▶ [WHAT THE TASK ASKS]
Reproduce the following material exactly, including every line.

★ ★ ★

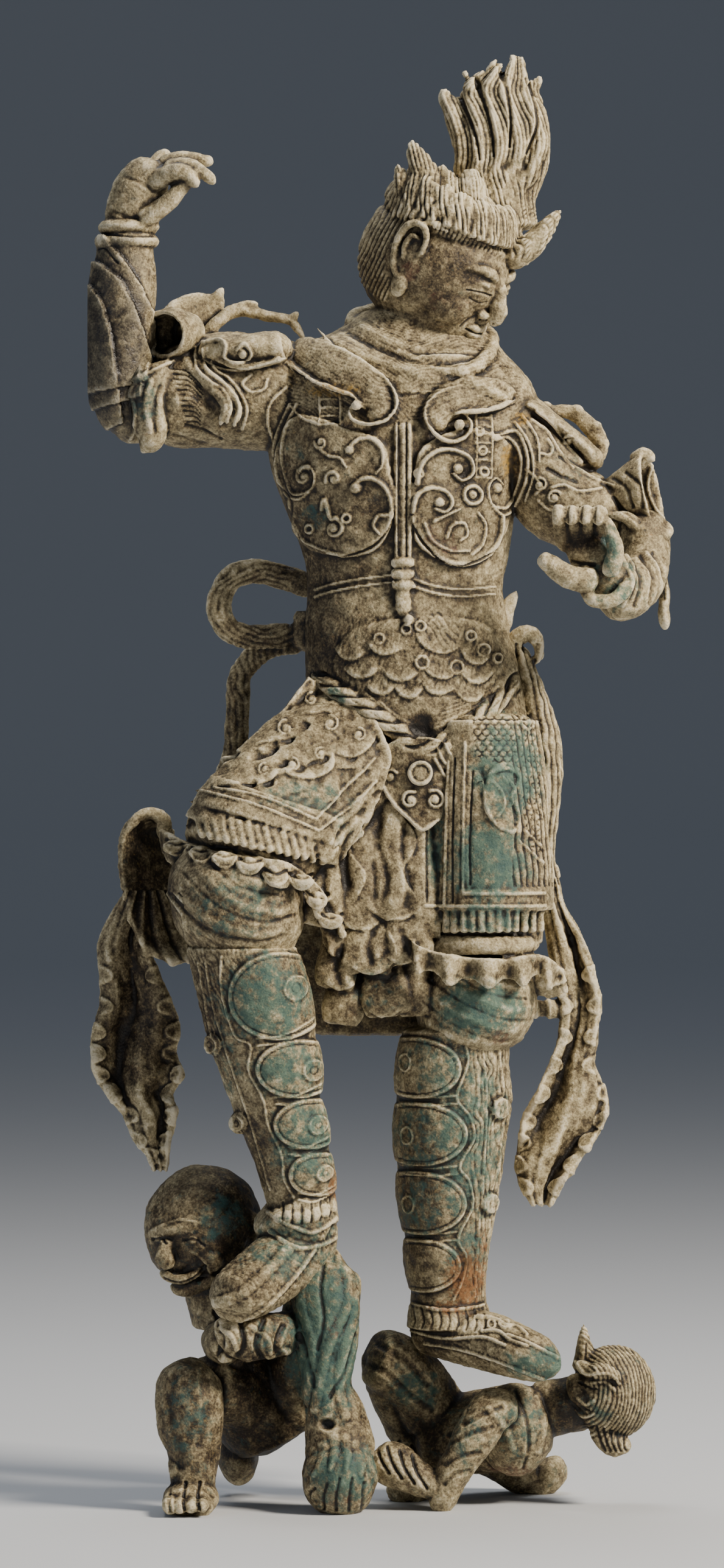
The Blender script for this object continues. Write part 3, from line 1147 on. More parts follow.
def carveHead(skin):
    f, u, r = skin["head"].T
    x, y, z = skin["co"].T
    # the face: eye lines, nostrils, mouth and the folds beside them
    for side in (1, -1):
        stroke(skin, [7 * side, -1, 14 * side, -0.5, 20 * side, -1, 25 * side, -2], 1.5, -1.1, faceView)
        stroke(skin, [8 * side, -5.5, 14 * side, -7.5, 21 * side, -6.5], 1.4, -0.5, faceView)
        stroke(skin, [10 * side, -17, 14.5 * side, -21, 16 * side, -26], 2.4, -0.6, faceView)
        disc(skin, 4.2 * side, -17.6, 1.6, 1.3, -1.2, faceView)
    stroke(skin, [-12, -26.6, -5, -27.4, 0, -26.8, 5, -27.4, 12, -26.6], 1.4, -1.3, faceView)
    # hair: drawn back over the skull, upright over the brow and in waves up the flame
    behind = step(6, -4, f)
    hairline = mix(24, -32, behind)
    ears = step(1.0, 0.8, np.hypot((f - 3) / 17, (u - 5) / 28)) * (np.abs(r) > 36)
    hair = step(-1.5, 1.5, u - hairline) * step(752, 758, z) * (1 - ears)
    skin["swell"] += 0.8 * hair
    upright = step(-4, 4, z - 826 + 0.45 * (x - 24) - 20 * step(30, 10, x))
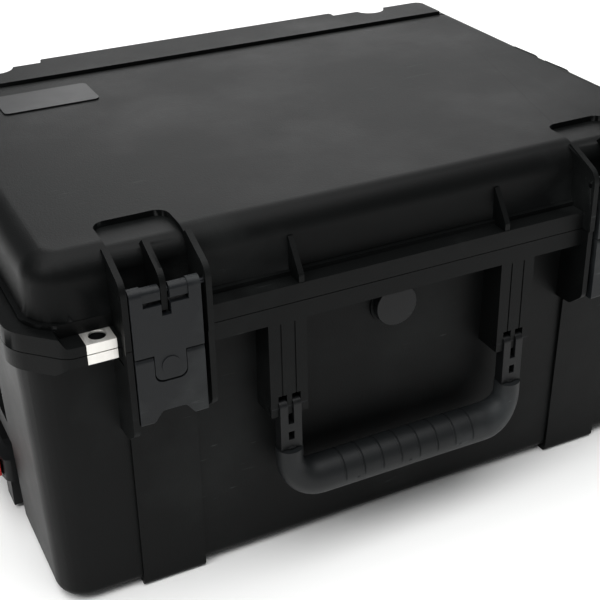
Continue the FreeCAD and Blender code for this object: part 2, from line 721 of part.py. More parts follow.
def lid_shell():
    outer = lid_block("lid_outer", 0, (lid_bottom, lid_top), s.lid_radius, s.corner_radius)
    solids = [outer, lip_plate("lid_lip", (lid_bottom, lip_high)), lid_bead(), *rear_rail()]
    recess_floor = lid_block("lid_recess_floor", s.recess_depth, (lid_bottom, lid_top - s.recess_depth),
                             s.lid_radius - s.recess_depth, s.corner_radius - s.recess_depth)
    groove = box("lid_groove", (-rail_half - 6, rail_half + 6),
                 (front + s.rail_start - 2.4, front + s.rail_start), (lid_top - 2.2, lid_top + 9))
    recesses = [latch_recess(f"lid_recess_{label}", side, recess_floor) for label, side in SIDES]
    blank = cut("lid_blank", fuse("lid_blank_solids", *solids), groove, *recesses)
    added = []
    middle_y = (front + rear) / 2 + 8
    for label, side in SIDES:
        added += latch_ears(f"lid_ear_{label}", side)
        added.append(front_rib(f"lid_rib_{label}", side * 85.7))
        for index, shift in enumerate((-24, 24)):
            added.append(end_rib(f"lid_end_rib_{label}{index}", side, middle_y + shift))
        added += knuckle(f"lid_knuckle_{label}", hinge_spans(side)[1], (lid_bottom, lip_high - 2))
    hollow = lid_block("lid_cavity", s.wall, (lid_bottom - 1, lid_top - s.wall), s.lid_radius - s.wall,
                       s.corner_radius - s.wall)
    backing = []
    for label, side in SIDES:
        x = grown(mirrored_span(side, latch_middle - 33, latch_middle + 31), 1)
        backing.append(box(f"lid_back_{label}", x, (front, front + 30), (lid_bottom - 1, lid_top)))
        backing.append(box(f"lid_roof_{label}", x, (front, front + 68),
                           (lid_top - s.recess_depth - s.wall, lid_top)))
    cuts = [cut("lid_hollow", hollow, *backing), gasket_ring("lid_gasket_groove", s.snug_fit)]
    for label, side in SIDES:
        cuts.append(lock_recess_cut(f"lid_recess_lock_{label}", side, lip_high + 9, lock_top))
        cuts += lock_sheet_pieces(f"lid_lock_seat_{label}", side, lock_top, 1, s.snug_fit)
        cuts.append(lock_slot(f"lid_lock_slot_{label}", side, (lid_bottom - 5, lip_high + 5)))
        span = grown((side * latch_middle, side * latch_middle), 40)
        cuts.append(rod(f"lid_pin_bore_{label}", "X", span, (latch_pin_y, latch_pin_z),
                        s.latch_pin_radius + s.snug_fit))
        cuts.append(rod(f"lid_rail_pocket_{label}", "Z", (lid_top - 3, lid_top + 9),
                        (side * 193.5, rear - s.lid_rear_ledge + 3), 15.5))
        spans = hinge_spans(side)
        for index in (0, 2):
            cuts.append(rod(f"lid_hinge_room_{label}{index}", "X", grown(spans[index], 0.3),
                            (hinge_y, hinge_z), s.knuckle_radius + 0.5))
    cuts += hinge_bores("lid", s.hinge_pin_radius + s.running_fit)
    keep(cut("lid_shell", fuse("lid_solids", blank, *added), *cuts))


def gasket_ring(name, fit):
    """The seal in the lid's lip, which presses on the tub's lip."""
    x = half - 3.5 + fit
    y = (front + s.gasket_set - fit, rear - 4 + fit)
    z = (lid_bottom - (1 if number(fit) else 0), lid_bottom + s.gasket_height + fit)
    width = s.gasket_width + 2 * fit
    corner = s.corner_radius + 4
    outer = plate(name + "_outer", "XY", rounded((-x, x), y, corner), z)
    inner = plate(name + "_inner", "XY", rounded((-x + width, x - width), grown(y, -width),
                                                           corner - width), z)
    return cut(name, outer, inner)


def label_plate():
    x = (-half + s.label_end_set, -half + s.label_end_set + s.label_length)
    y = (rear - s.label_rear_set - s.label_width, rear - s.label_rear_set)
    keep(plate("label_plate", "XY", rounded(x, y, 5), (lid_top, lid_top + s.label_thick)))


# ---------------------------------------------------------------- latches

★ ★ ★

▶ [WORKED SOLUTION]
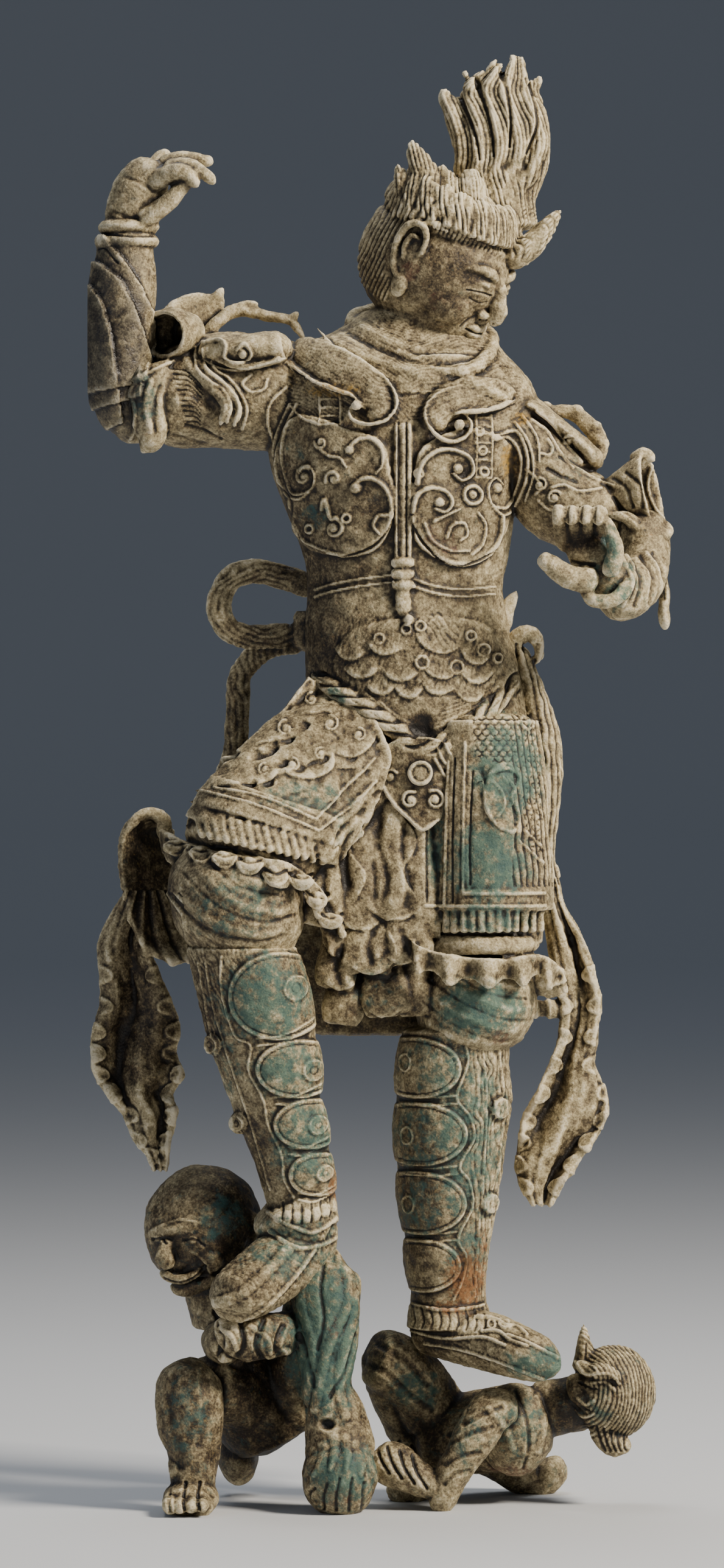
The Blender script for this object continues. Write part 3, from line 1147 on. More parts follow.
def carveHead(skin):
    f, u, r = skin["head"].T
    x, y, z = skin["co"].T
    # the face: eye lines, nostrils, mouth and the folds beside them
    for side in (1, -1):
        stroke(skin, [7 * side, -1, 14 * side, -0.5, 20 * side, -1, 25 * side, -2], 1.5, -1.1, faceView)
        stroke(skin, [8 * side, -5.5, 14 * side, -7.5, 21 * side, -6.5], 1.4, -0.5, faceView)
        stroke(skin, [10 * side, -17, 14.5 * side, -21, 16 * side, -26], 2.4, -0.6, faceView)
        disc(skin, 4.2 * side, -17.6, 1.6, 1.3, -1.2, faceView)
    stroke(skin, [-12, -26.6, -5, -27.4, 0, -26.8, 5, -27.4, 12, -26.6], 1.4, -1.3, faceView)
    # hair: drawn back over the skull, upright over the brow and in waves up the flame
    behind = step(6, -4, f)
    hairline = mix(24, -32, behind)
    ears = step(1.0, 0.8, np.hypot((f - 3) / 17, (u - 5) / 28)) * (np.abs(r) > 36)
    hair = step(-1.5, 1.5, u - hairline) * step(752, 758, z) * (1 - ears)
    skin["swell"] += 0.8 * hair
    upright = step(-4, 4, z - 826 + 0.45 * (x - 24) - 20 * step(30, 10, x))
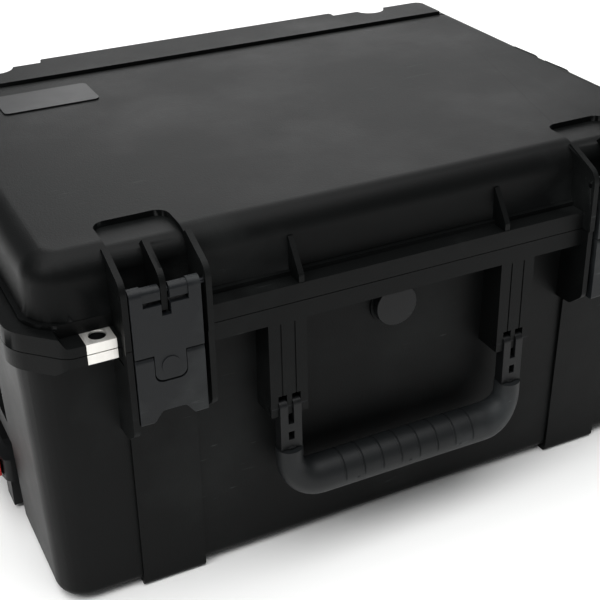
Continue the FreeCAD and Blender code for this object: part 2, from line 721 of part.py. More parts follow.
def lid_shell():
    outer = lid_block("lid_outer", 0, (lid_bottom, lid_top), s.lid_radius, s.corner_radius)
    solids = [outer, lip_plate("lid_lip", (lid_bottom, lip_high)), lid_bead(), *rear_rail()]
    recess_floor = lid_block("lid_recess_floor", s.recess_depth, (lid_bottom, lid_top - s.recess_depth),
                             s.lid_radius - s.recess_depth, s.corner_radius - s.recess_depth)
    groove = box("lid_groove", (-rail_half - 6, rail_half + 6),
                 (front + s.rail_start - 2.4, front + s.rail_start), (lid_top - 2.2, lid_top + 9))
    recesses = [latch_recess(f"lid_recess_{label}", side, recess_floor) for label, side in SIDES]
    blank = cut("lid_blank", fuse("lid_blank_solids", *solids), groove, *recesses)
    added = []
    middle_y = (front + rear) / 2 + 8
    for label, side in SIDES:
        added += latch_ears(f"lid_ear_{label}", side)
        added.append(front_rib(f"lid_rib_{label}", side * 85.7))
        for index, shift in enumerate((-24, 24)):
            added.append(end_rib(f"lid_end_rib_{label}{index}", side, middle_y + shift))
        added += knuckle(f"lid_knuckle_{label}", hinge_spans(side)[1], (lid_bottom, lip_high - 2))
    hollow = lid_block("lid_cavity", s.wall, (lid_bottom - 1, lid_top - s.wall), s.lid_radius - s.wall,
                       s.corner_radius - s.wall)
    backing = []
    for label, side in SIDES:
        x = grown(mirrored_span(side, latch_middle - 33, latch_middle + 31), 1)
        backing.append(box(f"lid_back_{label}", x, (front, front + 30), (lid_bottom - 1, lid_top)))
        backing.append(box(f"lid_roof_{label}", x, (front, front + 68),
                           (lid_top - s.recess_depth - s.wall, lid_top)))
    cuts = [cut("lid_hollow", hollow, *backing), gasket_ring("lid_gasket_groove", s.snug_fit)]
    for label, side in SIDES:
        cuts.append(lock_recess_cut(f"lid_recess_lock_{label}", side, lip_high + 9, lock_top))
        cuts += lock_sheet_pieces(f"lid_lock_seat_{label}", side, lock_top, 1, s.snug_fit)
        cuts.append(lock_slot(f"lid_lock_slot_{label}", side, (lid_bottom - 5, lip_high + 5)))
        span = grown((side * latch_middle, side * latch_middle), 40)
        cuts.append(rod(f"lid_pin_bore_{label}", "X", span, (latch_pin_y, latch_pin_z),
                        s.latch_pin_radius + s.snug_fit))
        cuts.append(rod(f"lid_rail_pocket_{label}", "Z", (lid_top - 3, lid_top + 9),
                        (side * 193.5, rear - s.lid_rear_ledge + 3), 15.5))
        spans = hinge_spans(side)
        for index in (0, 2):
            cuts.append(rod(f"lid_hinge_room_{label}{index}", "X", grown(spans[index], 0.3),
                            (hinge_y, hinge_z), s.knuckle_radius + 0.5))
    cuts += hinge_bores("lid", s.hinge_pin_radius + s.running_fit)
    keep(cut("lid_shell", fuse("lid_solids", blank, *added), *cuts))


def gasket_ring(name, fit):
    """The seal in the lid's lip, which presses on the tub's lip."""
    x = half - 3.5 + fit
    y = (front + s.gasket_set - fit, rear - 4 + fit)
    z = (lid_bottom - (1 if number(fit) else 0), lid_bottom + s.gasket_height + fit)
    width = s.gasket_width + 2 * fit
    corner = s.corner_radius + 4
    outer = plate(name + "_outer", "XY", rounded((-x, x), y, corner), z)
    inner = plate(name + "_inner", "XY", rounded((-x + width, x - width), grown(y, -width),
                                                           corner - width), z)
    return cut(name, outer, inner)


def label_plate():
    x = (-half + s.label_end_set, -half + s.label_end_set + s.label_length)
    y = (rear - s.label_rear_set - s.label_width, rear - s.label_rear_set)
    keep(plate("label_plate", "XY", rounded(x, y, 5), (lid_top, lid_top + s.label_thick)))


# ---------------------------------------------------------------- latches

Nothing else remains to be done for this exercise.